PROBLEM:
Reproduce the material that follows, please, but only from its first line to the line containing "LATCH_GAP, LINK_PIVOT_OUT, up)", inclusive.
===============
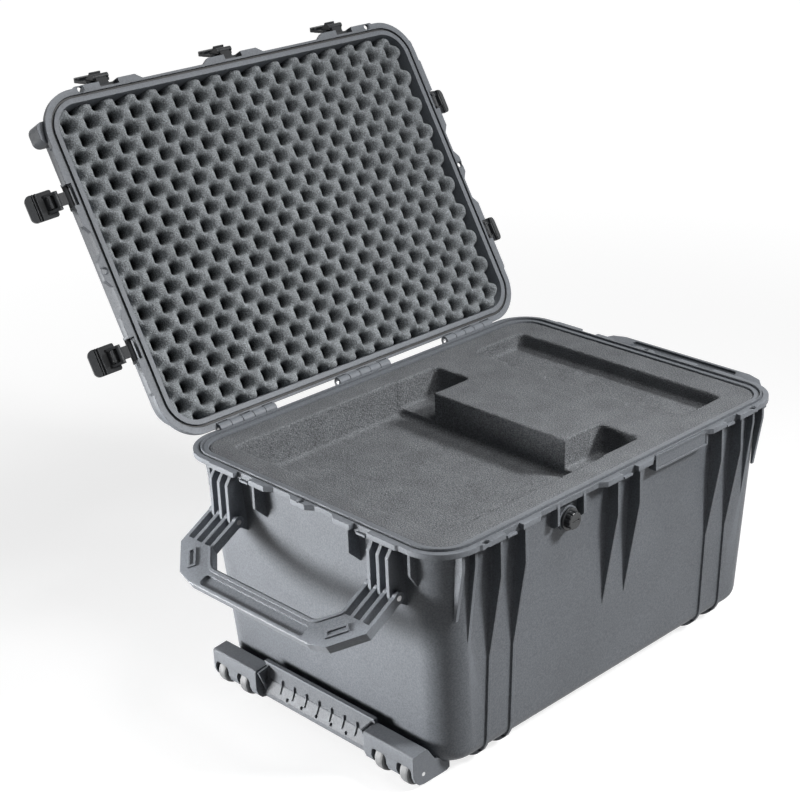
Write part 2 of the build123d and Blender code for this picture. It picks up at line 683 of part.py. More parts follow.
# ---- one latch, built shut in the front's frame ---------------------------------------------------
def link():
    """The short link from the lid's ears to the lever."""
    up = PARTING + LINK_PIVOT_UP
    down = PARTING - LEVER_PIVOT_DOWN
    eye = bar_u(EAR_R - 0.4, LATCH_GAP / 2 - LINK_SIDE_CLEAR, LINK_PIVOT_OUT, up)
    foot = bar_u(LINK_EYE_R, LINK_FOOT_W / 2, LEVER_PIVOT_OUT, down)
    half = LINK_T / 2
    web = upright([(LINK_PIVOT_OUT - half, up), (LINK_PIVOT_OUT + half, up),
                   (LEVER_PIVOT_OUT + half, down), (LEVER_PIVOT_OUT - half, down)], LINK_FOOT_W - 1)
    body = eye + foot + web
    body += bar_u(LATCH_PIN_R, LINK_FOOT_W / 2 + CHEEK_GAP + CHEEK_T, LEVER_PIVOT_OUT, down)
    return body - bar_u(LATCH_PIN_R + PIN_CLEAR, LATCH_GAP, LINK_PIVOT_OUT, up)


def lever_plate(top, low):
    """The lever's plate: rounded tip, thumb pad, ribs across the outside and in the hollow inside."""
    outer = LEVER_INNER + LEVER_T
    plate = Rectangle(LEVER_W, LEVER_LENGTH)
    plate = fillet(plate.vertices().group_by(Axis.Y)[0], LEVER_TIP_R)
    plate = fillet(plate.vertices().group_by(Axis.Y)[-1], LEVER_TIP_R / 3)
    middle = (top + low) / 2
    body = Pos(0, -LEVER_INNER, middle) * Rot(90, 0, 0) * extrude(plate, LEVER_T)
    pad = Pos(0, -(outer - LEVER_TIP_T), middle) * Rot(90, 0, 0) * extrude(plate, LEVER_TIP_T)
    tip = Pos(0, -outer, low + LEVER_TIP_RUN / 2) * Box(LEVER_W, 4 * LEVER_TIP_T, LEVER_TIP_RUN)
    body += pad & tip
    field_low = low + LEVER_TIP_RUN
    for i in range(LEVER_RIBS):
        z = field_low + (i + 0.5) * LEVER_RIB_PITCH
        body += Pos(0, -outer, z) * Rot(0, 90, 0) * Cylinder(LEVER_RIB_PROUD, LEVER_W - 4 * LEVER_EDGE_T)
        rib = Box(LEVER_W, INNER_RIB_PROUD, INNER_RIB_T, align=(Align.CENTER, Align.MIN, Align.CENTER))
        if z < top - LEVER_LENGTH / 2:
            body += Pos(0, -LEVER_INNER, z) * rib
    return body


def lever():
    """The lever with its nose, on the link's foot."""
    top = PARTING - LEVER_TOP_DROP
    low = top - LEVER_LENGTH
    body = lever_plate(top, low)
    pivot = PARTING - LEVER_PIVOT_DOWN
    cheek_low = pivot - 20
    cheek = [(LEVER_PIVOT_OUT - LINK_EYE_R, pivot), (LEVER_PIVOT_OUT, pivot + LINK_EYE_R),
             (LEVER_INNER + 1, top - 2), (LEVER_INNER + 1, cheek_low), (LEVER_PIVOT_OUT + 2, cheek_low + 4)]
    place = LINK_FOOT_W / 2 + CHEEK_GAP + CHEEK_T / 2
    for s in (-1, 1):
        body += upright(cheek, CHEEK_T, s * place)
        body += bar_u(LINK_EYE_R, CHEEK_T / 2, LEVER_PIVOT_OUT, pivot, s * place)
    nose_top = PARTING - FLANGE_T - CATCH_LIP - NOSE_CLEAR
    reach = CATCH_TOOTH_OUT - NOSE_REACH
    nose = [(reach, nose_top), (reach, nose_top - NOSE_T + 1.5), (reach + 3, nose_top - NOSE_T),
            (LEVER_INNER + 1, nose_top - NOSE_T - 4), (LEVER_INNER + 1, nose_top)]
    body += upright(nose, NOSE_W)
    return body - bar_u(LATCH_PIN_R + PIN_CLEAR, LATCH_GAP, LEVER_PIVOT_OUT, pivot)


def lever_rest(side):
    """How far a lever stands open on its link."""
    return LEVER_OPEN if side == "front" else SIDE_LEVER_REST


def link_axis():
    """Axis of a link in the front's frame: positive turns open the latch."""
    return Axis((0, -LINK_PIVOT_OUT, PARTING + LINK_PIVOT_UP), (-1, 0, 0))


def lever_axis():
    """Axis of a lever on its link, shut."""
    return Axis((0, -LEVER_PIVOT_OUT, PARTING - LEVER_PIVOT_DOWN), (-1, 0, 0))


# ---- carry handle ---------------------------------------------------------------------------------
def handle_hollow():
    """The open space inside the handle, in its own plane, with the two far corners rounded."""
    inner = HANDLE_AT - BRACKET_WEBS * BRACKET_PITCH / 2 - ARM_T / 2
    knee = ARM_RUN - 12
    far = GRIP_FAR - GRIP_W
    right = [(inner, 0), (inner, -knee), (inner - INNER_CHAMFER, -far)]
    left = [(-u, w) for u, w in reversed(right)]
    face = make_face(Polyline(right + left, close=True))
    return fillet(face.vertices().group_by(Axis.Y)[0], INNER_CORNER_R)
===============
RESULT BELOW:
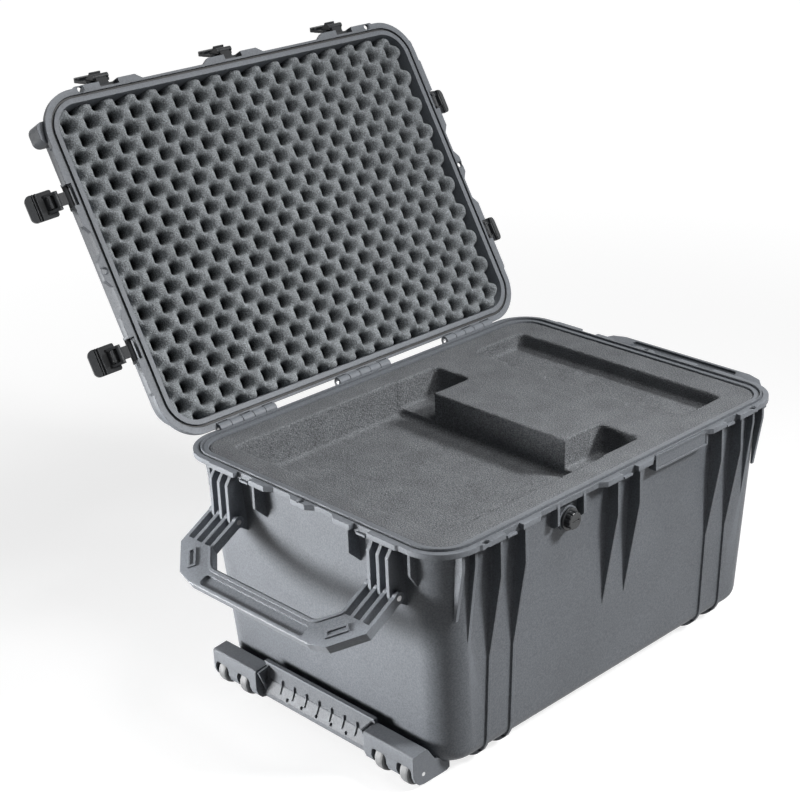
Write part 2 of the build123d and Blender code for this picture. It picks up at line 683 of part.py. More parts follow.
# ---- one latch, built shut in the front's frame ---------------------------------------------------
def link():
    """The short link from the lid's ears to the lever."""
    up = PARTING + LINK_PIVOT_UP
    down = PARTING - LEVER_PIVOT_DOWN
    eye = bar_u(EAR_R - 0.4, LATCH_GAP / 2 - LINK_SIDE_CLEAR, LINK_PIVOT_OUT, up)
    foot = bar_u(LINK_EYE_R, LINK_FOOT_W / 2, LEVER_PIVOT_OUT, down)
    half = LINK_T / 2
    web = upright([(LINK_PIVOT_OUT - half, up), (LINK_PIVOT_OUT + half, up),
                   (LEVER_PIVOT_OUT + half, down), (LEVER_PIVOT_OUT - half, down)], LINK_FOOT_W - 1)
    body = eye + foot + web
    body += bar_u(LATCH_PIN_R, LINK_FOOT_W / 2 + CHEEK_GAP + CHEEK_T, LEVER_PIVOT_OUT, down)
    return body - bar_u(LATCH_PIN_R + PIN_CLEAR, LATCH_GAP, LINK_PIVOT_OUT, up)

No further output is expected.